Investment. Members contribute resources to the group, in terms of property or time. The more they invest in the group, the more stake they have in continuing to work for its survival and continuation. Group needs outweigh selfish individual desires.
Renunciation. Members relinquish interpersonal relationships that damage group cohesion, or that might cause to question beliefs and values.
Communion. literal or symbolic. Such group activities and rituals enhance the sense of the collective “we” – “we” are not “them.” There might be communal events, and perhaps a distinctive calendar.
Mortification. The death of the private self, as private autonomous selves perish. The self flourishes only as part of the group. Members need the group in order to feel whole and fulfilled. Among the Amish, for example, this means condemning self-pride, or pride in one’s own achievements. There must be a group consciousness, based on humility. The self must die.
Transcendence. This is a special power or virtue that results from being part of the group. The group membership lifts members above the ordinary and everyday. “Transcendence strengthens commitment because those who experience it seek to increase their devotion to the group that gave them such an elevated sense of being.” This creates a cyclical and self-feeding effect.

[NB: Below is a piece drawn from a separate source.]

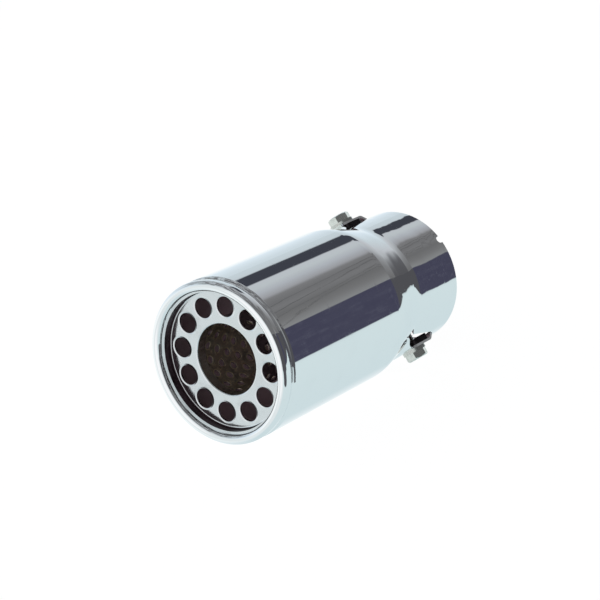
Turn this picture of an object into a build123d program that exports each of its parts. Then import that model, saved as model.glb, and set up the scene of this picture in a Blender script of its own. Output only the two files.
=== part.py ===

Reading such a list, you will see why I was tempted to apply this model to the monastic system that Dilley portrays, especially because it too draws on psychological concepts of the self. In that sense, principles invented to comprehend New Religious Movements can usefully be applied to religious structures that are very old indeed.
I’d love to see a comparative review of Dilley’s book by someone who understands Buddhist monasticism! They would find so much in common between east and west.